►

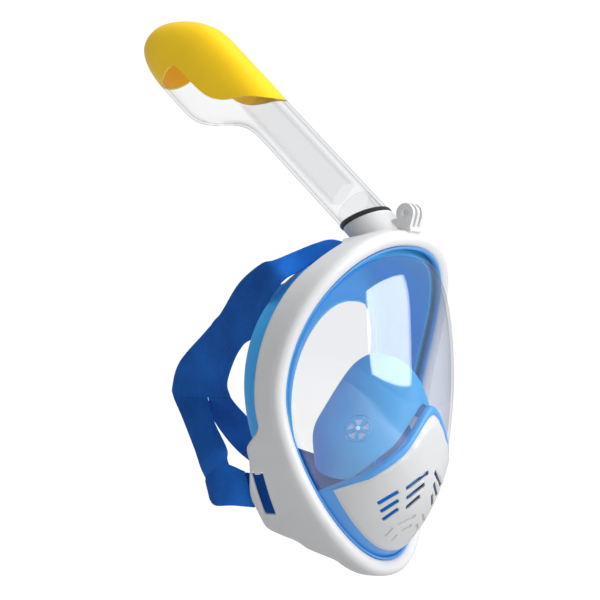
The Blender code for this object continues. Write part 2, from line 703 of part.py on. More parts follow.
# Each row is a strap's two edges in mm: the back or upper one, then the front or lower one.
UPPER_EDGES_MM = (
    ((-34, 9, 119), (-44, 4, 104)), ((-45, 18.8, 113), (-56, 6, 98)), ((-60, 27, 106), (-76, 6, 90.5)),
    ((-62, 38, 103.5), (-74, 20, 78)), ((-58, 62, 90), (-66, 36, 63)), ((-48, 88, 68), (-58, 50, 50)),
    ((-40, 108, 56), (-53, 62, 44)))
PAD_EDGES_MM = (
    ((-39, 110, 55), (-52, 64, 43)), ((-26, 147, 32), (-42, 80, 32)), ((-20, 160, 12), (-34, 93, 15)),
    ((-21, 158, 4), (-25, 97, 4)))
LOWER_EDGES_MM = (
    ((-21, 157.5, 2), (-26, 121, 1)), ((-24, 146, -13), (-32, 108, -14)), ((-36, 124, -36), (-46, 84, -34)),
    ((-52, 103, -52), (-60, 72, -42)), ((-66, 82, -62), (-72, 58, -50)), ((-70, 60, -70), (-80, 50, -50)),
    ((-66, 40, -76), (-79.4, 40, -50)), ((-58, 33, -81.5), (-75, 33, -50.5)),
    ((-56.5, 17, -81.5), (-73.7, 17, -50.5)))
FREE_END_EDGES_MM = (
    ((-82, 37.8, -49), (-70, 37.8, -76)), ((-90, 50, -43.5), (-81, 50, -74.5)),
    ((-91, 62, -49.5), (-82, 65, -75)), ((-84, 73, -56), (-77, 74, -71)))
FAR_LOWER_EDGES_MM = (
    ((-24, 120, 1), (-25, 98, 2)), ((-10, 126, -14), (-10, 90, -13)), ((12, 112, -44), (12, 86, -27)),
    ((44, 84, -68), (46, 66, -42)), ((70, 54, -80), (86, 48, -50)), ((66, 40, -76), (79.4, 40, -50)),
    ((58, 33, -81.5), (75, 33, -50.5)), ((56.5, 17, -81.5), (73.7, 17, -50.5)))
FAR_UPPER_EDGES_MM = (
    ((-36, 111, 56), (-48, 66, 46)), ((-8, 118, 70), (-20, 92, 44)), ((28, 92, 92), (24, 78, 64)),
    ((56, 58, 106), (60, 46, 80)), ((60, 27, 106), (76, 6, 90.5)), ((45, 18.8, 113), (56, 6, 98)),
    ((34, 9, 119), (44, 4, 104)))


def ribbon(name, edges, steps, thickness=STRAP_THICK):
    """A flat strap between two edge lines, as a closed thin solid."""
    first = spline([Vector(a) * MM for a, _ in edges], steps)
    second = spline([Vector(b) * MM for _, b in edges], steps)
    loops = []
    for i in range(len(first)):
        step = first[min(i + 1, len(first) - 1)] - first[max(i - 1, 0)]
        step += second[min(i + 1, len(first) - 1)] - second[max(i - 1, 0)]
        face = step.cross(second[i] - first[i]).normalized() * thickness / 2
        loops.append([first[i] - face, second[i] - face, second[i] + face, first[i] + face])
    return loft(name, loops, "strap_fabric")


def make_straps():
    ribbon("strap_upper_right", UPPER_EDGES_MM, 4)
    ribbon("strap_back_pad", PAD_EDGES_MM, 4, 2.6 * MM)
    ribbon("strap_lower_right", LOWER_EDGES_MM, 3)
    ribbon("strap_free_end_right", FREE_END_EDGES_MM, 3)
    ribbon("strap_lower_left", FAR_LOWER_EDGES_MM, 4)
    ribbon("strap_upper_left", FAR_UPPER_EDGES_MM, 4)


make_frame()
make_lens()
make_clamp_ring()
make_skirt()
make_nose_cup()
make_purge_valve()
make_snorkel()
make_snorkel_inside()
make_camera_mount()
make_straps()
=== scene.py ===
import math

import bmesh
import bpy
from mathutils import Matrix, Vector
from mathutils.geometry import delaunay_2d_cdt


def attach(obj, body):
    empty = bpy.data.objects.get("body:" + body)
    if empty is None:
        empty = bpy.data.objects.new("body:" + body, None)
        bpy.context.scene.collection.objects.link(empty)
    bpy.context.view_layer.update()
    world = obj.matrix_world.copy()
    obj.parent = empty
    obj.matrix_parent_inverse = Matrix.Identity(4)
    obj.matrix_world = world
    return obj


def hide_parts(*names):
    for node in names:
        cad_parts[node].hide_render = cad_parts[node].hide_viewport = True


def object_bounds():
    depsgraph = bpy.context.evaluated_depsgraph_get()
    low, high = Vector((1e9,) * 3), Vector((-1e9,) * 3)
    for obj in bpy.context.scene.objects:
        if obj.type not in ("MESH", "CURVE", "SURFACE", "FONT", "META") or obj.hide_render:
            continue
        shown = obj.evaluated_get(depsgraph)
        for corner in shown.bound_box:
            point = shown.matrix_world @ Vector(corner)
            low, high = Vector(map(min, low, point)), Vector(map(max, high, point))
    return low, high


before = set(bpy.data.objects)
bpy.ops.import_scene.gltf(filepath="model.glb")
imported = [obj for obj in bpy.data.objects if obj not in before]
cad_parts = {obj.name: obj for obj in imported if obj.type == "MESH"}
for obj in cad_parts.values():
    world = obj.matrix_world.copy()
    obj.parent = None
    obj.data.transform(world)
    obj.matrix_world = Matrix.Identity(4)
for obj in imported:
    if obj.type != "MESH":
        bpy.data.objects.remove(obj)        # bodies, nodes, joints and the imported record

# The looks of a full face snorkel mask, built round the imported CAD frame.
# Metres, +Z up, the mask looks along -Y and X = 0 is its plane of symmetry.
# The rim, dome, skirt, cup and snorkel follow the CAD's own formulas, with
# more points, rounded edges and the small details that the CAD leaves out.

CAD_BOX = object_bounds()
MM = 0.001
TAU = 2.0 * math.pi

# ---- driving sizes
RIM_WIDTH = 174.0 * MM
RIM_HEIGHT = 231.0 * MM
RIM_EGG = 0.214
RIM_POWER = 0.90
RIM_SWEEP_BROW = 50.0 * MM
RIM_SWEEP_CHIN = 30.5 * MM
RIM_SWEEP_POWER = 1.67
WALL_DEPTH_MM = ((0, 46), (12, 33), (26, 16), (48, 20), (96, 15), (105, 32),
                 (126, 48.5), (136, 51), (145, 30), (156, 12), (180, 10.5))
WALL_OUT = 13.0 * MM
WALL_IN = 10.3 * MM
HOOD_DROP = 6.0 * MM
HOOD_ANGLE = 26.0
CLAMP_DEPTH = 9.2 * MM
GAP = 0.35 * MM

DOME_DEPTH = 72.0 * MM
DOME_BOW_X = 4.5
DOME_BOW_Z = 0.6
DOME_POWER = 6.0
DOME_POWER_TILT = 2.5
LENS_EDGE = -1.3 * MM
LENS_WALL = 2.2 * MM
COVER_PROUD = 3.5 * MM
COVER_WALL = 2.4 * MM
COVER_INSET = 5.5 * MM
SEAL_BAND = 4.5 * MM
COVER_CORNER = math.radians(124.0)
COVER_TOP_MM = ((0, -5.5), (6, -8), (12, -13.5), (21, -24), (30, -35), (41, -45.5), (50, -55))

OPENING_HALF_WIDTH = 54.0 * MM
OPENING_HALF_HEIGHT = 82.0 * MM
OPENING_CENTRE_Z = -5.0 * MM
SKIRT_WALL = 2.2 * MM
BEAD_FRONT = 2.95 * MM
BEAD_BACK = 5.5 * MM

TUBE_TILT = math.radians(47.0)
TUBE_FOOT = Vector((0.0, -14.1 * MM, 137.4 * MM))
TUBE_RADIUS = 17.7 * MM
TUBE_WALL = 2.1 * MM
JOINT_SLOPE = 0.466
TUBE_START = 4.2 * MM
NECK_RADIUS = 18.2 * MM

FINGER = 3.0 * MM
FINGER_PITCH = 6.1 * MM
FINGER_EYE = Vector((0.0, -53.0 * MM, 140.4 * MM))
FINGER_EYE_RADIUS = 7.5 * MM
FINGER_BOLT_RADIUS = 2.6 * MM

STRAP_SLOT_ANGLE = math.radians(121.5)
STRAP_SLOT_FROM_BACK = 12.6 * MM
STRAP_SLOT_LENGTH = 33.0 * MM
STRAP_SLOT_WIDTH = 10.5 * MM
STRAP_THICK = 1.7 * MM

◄

* **EXERCISE**
Starting at the line that holds "make_frame()", copy each line exactly and stop after the line that holds "depsgraph = bpy.context.evaluated_depsgraph_get()".

* **RESULT OF THE TASK**
make_frame()
make_lens()
make_clamp_ring()
make_skirt()
make_nose_cup()
make_purge_valve()
make_snorkel()
make_snorkel_inside()
make_camera_mount()
make_straps()
=== scene.py ===
import math

import bmesh
import bpy
from mathutils import Matrix, Vector
from mathutils.geometry import delaunay_2d_cdt


def attach(obj, body):
    empty = bpy.data.objects.get("body:" + body)
    if empty is None:
        empty = bpy.data.objects.new("body:" + body, None)
        bpy.context.scene.collection.objects.link(empty)
    bpy.context.view_layer.update()
    world = obj.matrix_world.copy()
    obj.parent = empty
    obj.matrix_parent_inverse = Matrix.Identity(4)
    obj.matrix_world = world
    return obj


def hide_parts(*names):
    for node in names:
        cad_parts[node].hide_render = cad_parts[node].hide_viewport = True


def object_bounds():
    depsgraph = bpy.context.evaluated_depsgraph_get()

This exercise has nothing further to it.